[EXERCISE BRIEF]
Every line that holds "with" should be shown.

[AVAILABLE DATA]
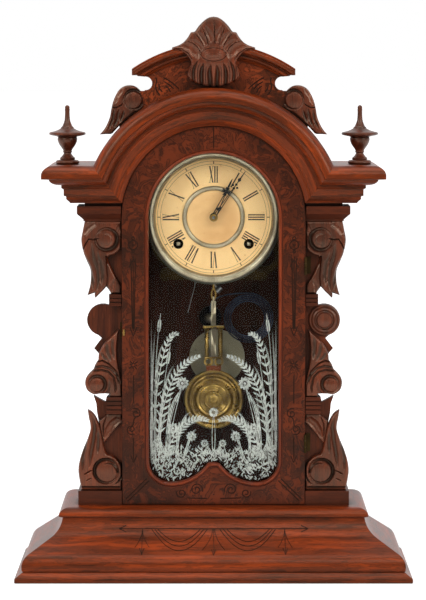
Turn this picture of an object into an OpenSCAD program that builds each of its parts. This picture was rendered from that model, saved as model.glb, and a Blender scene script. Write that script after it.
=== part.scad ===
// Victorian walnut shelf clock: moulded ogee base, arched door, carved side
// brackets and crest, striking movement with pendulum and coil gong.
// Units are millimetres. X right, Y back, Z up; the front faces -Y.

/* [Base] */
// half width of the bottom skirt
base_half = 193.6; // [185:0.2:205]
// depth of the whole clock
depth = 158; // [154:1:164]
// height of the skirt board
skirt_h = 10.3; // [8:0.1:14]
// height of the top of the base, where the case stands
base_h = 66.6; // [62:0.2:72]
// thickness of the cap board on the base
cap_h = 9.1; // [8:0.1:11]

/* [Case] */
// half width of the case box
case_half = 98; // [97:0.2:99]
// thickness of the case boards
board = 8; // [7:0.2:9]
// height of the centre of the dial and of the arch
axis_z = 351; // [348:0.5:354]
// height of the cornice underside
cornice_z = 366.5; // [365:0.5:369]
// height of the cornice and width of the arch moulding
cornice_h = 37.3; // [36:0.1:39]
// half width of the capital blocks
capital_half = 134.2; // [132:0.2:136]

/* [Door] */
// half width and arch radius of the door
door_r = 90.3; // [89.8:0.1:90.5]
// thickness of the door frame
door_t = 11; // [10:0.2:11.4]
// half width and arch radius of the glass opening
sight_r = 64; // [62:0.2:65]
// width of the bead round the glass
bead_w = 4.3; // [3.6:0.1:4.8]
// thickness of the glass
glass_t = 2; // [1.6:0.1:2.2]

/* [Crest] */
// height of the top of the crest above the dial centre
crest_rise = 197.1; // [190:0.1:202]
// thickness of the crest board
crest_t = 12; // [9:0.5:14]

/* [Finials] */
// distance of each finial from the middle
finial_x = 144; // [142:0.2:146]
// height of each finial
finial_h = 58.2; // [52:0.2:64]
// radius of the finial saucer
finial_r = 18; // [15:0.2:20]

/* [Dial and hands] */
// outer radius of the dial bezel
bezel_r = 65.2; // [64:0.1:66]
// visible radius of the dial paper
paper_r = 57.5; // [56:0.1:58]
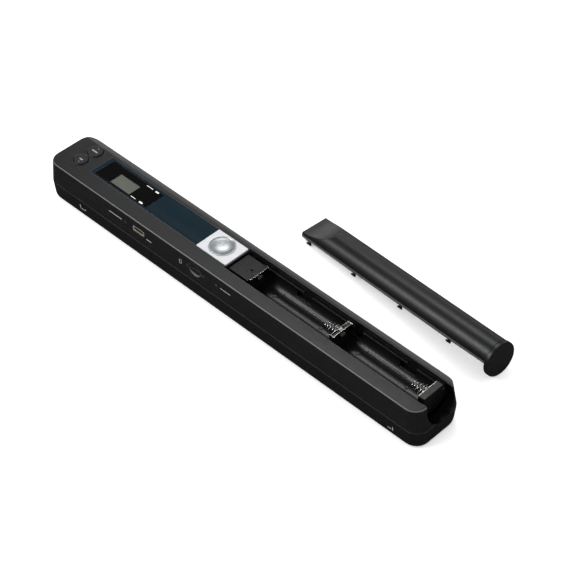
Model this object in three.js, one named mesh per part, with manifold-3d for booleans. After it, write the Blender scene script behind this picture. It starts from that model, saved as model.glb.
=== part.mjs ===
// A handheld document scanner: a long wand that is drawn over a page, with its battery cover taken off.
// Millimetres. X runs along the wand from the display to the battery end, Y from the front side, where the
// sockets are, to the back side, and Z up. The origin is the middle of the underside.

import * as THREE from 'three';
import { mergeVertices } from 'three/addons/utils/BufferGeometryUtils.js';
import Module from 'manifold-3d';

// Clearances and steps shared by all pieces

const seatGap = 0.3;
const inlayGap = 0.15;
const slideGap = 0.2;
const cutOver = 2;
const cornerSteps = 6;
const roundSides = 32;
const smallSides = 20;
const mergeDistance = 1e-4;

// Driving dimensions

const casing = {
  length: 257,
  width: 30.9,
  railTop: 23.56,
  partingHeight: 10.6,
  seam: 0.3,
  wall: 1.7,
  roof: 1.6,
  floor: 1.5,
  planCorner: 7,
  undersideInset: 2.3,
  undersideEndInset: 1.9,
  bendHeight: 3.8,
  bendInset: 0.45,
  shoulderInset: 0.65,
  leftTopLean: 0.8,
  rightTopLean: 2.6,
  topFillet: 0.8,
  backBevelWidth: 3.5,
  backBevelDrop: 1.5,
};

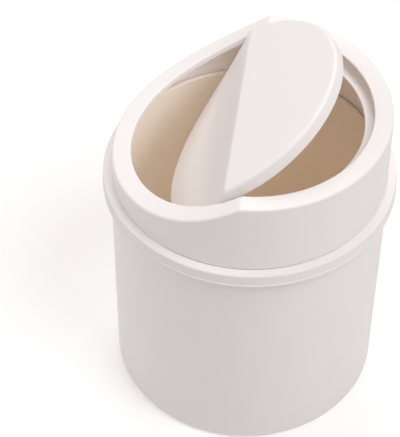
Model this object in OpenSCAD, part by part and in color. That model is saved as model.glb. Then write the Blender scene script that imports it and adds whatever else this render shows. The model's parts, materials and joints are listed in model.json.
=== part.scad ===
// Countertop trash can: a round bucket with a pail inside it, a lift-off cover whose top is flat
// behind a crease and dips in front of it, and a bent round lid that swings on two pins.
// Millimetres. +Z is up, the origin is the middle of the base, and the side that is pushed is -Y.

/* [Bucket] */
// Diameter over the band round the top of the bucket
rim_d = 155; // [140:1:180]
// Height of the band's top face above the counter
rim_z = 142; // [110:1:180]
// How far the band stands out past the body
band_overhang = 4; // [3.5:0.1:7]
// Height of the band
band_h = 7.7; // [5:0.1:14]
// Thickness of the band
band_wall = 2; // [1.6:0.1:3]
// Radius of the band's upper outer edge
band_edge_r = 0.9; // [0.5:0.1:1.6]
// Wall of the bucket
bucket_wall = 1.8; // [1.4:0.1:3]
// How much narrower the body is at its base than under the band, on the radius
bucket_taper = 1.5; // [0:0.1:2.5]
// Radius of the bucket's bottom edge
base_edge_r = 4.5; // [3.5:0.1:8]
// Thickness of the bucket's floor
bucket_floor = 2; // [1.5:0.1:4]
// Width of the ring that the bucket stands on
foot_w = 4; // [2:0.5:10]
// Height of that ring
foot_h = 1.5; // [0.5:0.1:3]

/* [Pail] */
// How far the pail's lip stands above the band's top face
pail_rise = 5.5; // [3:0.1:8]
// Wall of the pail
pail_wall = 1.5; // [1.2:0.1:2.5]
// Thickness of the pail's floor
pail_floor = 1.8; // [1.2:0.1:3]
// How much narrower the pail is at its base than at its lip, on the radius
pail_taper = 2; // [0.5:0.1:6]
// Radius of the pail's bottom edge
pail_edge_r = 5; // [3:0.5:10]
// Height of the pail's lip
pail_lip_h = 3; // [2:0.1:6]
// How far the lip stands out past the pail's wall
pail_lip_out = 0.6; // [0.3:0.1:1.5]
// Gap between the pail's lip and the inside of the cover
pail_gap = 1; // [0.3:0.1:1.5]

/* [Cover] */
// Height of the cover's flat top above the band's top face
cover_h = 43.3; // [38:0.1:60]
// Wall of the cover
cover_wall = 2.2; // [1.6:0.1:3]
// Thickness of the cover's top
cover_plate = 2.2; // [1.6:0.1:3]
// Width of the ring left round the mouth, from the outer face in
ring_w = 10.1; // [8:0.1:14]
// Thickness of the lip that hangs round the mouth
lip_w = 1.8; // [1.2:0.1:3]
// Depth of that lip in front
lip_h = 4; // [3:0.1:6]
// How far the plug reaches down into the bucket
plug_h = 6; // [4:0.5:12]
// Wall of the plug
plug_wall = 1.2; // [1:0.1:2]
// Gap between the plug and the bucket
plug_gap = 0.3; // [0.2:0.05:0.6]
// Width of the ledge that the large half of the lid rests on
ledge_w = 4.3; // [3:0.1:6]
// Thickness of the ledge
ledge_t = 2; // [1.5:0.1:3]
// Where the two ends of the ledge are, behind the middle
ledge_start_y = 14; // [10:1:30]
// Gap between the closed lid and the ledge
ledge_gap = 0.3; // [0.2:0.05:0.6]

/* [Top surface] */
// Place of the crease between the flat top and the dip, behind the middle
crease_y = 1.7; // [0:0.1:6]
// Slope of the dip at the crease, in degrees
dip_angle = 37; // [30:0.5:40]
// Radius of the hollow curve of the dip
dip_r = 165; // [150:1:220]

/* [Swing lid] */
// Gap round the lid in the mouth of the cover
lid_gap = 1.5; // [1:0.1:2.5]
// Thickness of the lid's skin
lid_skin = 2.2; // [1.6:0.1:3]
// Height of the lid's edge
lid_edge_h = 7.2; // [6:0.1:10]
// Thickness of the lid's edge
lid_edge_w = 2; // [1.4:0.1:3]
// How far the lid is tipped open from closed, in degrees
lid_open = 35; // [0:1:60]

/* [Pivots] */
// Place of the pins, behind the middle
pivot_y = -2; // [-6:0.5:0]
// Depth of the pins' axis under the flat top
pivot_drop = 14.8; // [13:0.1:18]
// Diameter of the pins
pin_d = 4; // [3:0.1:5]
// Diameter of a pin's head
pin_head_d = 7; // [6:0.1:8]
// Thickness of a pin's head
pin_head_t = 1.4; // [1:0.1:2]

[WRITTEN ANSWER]
// brackets and crest, striking movement with pendulum and coil gong.
Model this object in three.js, one named mesh per part, with manifold-3d for booleans. After it, write the Blender scene script behind this picture. It starts from that model, saved as model.glb.
// A handheld document scanner: a long wand that is drawn over a page, with its battery cover taken off.
// Countertop trash can: a round bucket with a pail inside it, a lift-off cover whose top is flat